▶ _Extracted entries_:
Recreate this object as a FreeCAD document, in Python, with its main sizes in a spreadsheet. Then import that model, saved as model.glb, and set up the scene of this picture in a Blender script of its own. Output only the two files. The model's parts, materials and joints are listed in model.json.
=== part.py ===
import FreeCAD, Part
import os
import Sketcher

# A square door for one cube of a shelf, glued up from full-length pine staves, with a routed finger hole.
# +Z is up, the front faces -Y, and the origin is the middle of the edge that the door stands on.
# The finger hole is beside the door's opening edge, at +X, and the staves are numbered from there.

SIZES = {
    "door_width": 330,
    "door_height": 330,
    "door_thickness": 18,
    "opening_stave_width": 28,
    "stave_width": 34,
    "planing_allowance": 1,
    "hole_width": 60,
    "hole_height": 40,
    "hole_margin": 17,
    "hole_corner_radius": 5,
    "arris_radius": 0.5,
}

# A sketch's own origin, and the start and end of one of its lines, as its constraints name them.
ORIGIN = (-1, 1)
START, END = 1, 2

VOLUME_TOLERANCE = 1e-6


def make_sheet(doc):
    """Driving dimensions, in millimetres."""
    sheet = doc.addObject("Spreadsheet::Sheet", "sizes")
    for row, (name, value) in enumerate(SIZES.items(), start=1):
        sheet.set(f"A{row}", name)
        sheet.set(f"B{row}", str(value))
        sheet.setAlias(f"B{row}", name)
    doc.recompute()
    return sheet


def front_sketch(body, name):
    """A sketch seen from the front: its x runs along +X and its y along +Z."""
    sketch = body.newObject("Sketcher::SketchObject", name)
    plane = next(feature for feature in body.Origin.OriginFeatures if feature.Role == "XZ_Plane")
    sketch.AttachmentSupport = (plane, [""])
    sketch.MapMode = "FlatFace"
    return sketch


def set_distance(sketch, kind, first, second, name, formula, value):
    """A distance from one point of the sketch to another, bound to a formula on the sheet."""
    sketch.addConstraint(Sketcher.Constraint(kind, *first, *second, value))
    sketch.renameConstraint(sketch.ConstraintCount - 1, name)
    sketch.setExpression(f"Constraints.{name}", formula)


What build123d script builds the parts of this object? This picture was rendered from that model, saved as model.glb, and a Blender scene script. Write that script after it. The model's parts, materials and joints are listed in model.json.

▶ _Problem requirements_: Wherever the string "parts" appears in the entries above, list that line.

▶ _Exercise output_:
Recreate this object as a FreeCAD document, in Python, with its main sizes in a spreadsheet. Then import that model, saved as model.glb, and set up the scene of this picture in a Blender script of its own. Output only the two files. The model's parts, materials and joints are listed in model.json.
What build123d script builds the parts of this object? This picture was rendered from that model, saved as model.glb, and a Blender scene script. Write that script after it. The model's parts, materials and joints are listed in model.json.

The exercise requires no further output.